If you only remember on thing from this lesson, it should be this: all data is dirty, but you can do something about it. As we have shown here, there is already a lot you can do yourself to increase data quality significantly. First of all, you have learned how you can get a quick overview of how many empty values your dataset contains and how often a particular value (e.g. a keyword) is used throughout a collection. This lessons also demonstrated how to solve recurrent issues such as duplicates and spelling inconsistencies in an automated manner with the help of OpenRefine. Don’t hesitate to experiment with the cleaning features, as you’re performing these steps on a copy of your data set, and OpenRefine allows you to trace back all of your steps in the case you have made an error.

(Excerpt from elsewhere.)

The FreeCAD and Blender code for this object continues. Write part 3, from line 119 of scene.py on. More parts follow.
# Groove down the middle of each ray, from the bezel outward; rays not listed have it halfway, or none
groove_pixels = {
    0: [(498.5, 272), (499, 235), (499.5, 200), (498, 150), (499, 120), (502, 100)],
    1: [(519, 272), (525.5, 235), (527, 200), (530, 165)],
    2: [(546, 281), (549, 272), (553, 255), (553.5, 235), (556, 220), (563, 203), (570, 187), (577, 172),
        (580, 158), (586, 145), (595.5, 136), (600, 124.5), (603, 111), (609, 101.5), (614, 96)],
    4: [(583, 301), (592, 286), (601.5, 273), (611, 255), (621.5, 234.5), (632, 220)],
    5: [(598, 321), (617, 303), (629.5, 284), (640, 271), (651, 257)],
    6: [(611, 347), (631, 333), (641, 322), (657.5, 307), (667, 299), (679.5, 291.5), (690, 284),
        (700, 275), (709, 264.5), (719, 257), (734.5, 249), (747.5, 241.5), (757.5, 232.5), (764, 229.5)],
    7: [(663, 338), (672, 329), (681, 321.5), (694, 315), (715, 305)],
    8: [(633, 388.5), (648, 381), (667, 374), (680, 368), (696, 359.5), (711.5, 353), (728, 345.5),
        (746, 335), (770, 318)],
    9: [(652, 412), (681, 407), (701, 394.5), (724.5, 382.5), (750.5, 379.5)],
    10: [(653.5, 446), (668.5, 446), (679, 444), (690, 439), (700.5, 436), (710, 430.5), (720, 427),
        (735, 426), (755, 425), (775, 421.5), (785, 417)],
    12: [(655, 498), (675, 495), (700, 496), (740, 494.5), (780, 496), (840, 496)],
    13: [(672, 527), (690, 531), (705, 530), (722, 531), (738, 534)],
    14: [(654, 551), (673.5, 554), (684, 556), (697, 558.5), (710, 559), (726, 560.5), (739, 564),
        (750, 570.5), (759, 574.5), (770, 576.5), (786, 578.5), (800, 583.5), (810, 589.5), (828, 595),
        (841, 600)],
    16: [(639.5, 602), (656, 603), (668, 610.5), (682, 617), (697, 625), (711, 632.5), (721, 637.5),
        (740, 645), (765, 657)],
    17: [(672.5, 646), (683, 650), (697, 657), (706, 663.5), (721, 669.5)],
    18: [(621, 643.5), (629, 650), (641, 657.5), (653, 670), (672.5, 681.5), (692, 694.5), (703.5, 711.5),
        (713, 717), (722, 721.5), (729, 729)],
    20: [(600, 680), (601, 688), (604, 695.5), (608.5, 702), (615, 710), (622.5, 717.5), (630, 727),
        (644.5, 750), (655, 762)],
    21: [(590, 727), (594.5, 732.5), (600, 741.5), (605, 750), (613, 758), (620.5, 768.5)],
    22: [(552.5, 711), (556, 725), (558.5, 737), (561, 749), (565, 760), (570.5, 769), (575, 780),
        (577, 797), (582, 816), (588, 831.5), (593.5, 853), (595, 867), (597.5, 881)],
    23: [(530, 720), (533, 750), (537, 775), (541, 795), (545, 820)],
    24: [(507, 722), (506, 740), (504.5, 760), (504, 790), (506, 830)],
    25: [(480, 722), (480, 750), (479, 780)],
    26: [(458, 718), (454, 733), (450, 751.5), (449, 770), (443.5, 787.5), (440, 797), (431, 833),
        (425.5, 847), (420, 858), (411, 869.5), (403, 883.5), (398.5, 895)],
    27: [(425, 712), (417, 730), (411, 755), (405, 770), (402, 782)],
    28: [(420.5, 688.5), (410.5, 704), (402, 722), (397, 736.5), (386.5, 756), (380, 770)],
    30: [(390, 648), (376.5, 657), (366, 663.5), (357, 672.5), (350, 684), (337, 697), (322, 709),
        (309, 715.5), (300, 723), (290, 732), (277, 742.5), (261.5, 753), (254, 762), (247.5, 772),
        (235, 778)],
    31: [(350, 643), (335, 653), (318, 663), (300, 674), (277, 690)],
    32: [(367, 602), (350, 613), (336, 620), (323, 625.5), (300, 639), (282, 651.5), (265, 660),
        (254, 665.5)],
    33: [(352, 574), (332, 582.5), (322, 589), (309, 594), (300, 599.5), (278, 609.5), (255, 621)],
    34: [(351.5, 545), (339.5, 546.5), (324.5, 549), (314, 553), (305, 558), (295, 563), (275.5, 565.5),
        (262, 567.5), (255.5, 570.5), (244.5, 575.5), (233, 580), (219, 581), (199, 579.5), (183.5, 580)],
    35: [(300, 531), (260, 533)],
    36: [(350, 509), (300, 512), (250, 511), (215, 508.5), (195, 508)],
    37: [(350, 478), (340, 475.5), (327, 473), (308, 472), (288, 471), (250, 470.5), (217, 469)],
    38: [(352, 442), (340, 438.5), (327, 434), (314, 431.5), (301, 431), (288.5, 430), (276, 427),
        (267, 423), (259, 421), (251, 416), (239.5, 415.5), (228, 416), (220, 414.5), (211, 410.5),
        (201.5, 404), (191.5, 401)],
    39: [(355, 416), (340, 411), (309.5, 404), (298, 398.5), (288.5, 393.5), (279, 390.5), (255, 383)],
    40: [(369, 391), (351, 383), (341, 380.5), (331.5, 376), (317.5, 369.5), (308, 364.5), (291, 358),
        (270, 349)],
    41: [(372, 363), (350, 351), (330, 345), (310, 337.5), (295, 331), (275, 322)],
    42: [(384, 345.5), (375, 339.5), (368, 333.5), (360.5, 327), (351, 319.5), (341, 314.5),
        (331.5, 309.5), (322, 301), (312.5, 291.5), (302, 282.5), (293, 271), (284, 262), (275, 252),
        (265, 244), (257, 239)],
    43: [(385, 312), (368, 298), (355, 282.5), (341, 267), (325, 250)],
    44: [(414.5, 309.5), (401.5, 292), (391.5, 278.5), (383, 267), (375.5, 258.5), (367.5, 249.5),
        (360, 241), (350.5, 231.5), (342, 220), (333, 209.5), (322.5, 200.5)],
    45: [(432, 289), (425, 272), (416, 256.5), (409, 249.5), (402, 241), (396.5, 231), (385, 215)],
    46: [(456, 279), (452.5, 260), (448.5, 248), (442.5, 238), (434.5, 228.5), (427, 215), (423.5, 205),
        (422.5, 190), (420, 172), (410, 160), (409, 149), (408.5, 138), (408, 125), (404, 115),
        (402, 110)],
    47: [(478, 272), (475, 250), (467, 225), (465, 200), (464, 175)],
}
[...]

It is so rare that posts have strong introductions and conclusions that I had to quote both of them.

Great introduction to OpenRefine.

I fully agree that all data is dirty, and that you can do something about it.

However, data is dirty or clean only from a certain point of view.

You may “clean” data in a way that makes it incompatible with my input methods. For me, the data remains “dirty.”

Or to put it another way, data cleaning is like housekeeping. It comes around day after day. You may as well plan for it.